What is asked >>
Quote every line below exactly as it reads.

Raw data >>
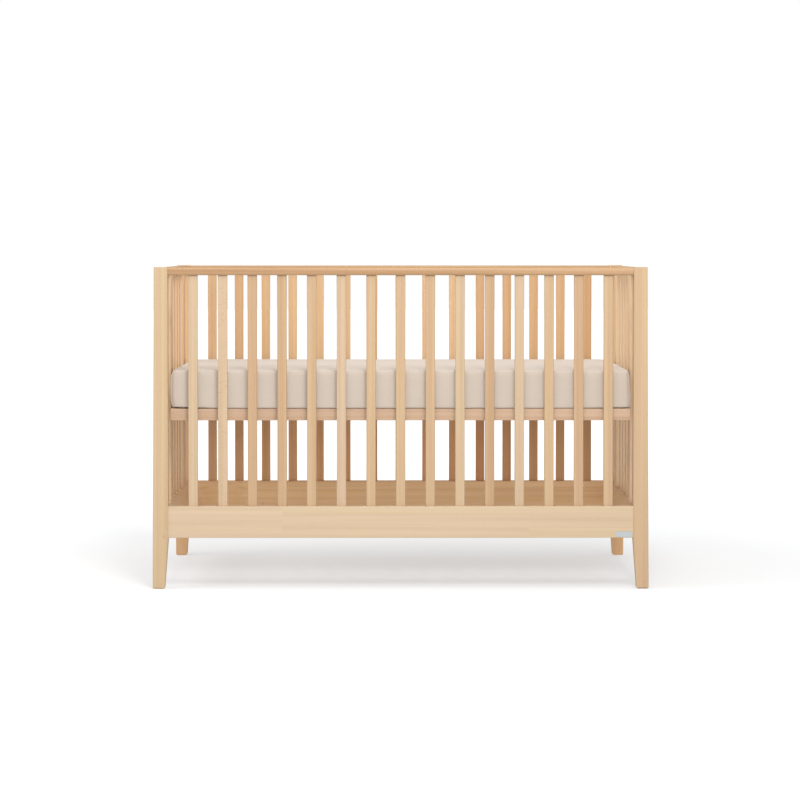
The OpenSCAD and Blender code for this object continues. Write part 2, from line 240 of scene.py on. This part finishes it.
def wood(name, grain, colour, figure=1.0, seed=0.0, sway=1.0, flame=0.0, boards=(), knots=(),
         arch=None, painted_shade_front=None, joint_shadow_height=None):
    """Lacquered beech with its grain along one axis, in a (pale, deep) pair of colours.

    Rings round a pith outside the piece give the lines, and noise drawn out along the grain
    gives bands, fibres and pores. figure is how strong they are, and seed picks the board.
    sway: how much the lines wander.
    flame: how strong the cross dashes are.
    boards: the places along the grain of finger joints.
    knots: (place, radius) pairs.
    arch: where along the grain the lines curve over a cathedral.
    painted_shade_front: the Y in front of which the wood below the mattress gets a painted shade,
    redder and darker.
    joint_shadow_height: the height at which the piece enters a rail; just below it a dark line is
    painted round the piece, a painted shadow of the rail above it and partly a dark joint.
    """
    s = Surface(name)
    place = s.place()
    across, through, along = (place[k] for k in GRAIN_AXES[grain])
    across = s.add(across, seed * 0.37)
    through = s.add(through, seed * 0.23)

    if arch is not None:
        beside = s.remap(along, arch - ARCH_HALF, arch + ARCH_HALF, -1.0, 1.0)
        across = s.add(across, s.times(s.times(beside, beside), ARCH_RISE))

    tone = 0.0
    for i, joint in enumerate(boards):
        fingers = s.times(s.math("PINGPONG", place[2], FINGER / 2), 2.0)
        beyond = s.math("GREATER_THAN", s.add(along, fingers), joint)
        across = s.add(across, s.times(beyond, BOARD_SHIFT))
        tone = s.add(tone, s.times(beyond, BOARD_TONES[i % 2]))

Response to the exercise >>
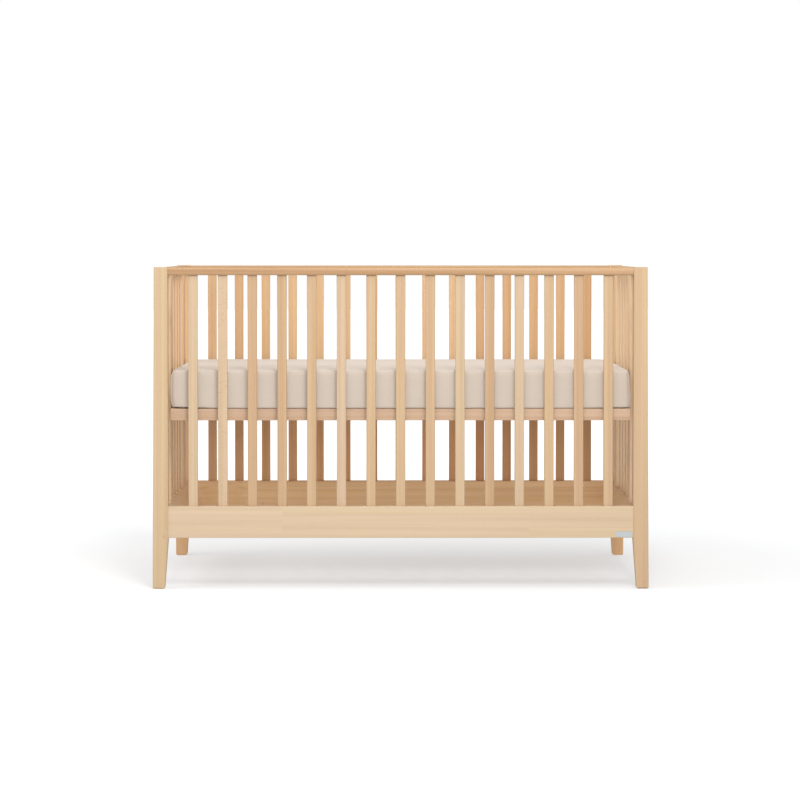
The OpenSCAD and Blender code for this object continues. Write part 2, from line 240 of scene.py on. This part finishes it.
def wood(name, grain, colour, figure=1.0, seed=0.0, sway=1.0, flame=0.0, boards=(), knots=(),
         arch=None, painted_shade_front=None, joint_shadow_height=None):
    """Lacquered beech with its grain along one axis, in a (pale, deep) pair of colours.

    Rings round a pith outside the piece give the lines, and noise drawn out along the grain
    gives bands, fibres and pores. figure is how strong they are, and seed picks the board.
    sway: how much the lines wander.
    flame: how strong the cross dashes are.
    boards: the places along the grain of finger joints.
    knots: (place, radius) pairs.
    arch: where along the grain the lines curve over a cathedral.
    painted_shade_front: the Y in front of which the wood below the mattress gets a painted shade,
    redder and darker.
    joint_shadow_height: the height at which the piece enters a rail; just below it a dark line is
    painted round the piece, a painted shadow of the rail above it and partly a dark joint.
    """
    s = Surface(name)
    place = s.place()
    across, through, along = (place[k] for k in GRAIN_AXES[grain])
    across = s.add(across, seed * 0.37)
    through = s.add(through, seed * 0.23)

    if arch is not None:
        beside = s.remap(along, arch - ARCH_HALF, arch + ARCH_HALF, -1.0, 1.0)
        across = s.add(across, s.times(s.times(beside, beside), ARCH_RISE))

    tone = 0.0
    for i, joint in enumerate(boards):
        fingers = s.times(s.math("PINGPONG", place[2], FINGER / 2), 2.0)
        beyond = s.math("GREATER_THAN", s.add(along, fingers), joint)
        across = s.add(across, s.times(beyond, BOARD_SHIFT))
        tone = s.add(tone, s.times(beyond, BOARD_TONES[i % 2]))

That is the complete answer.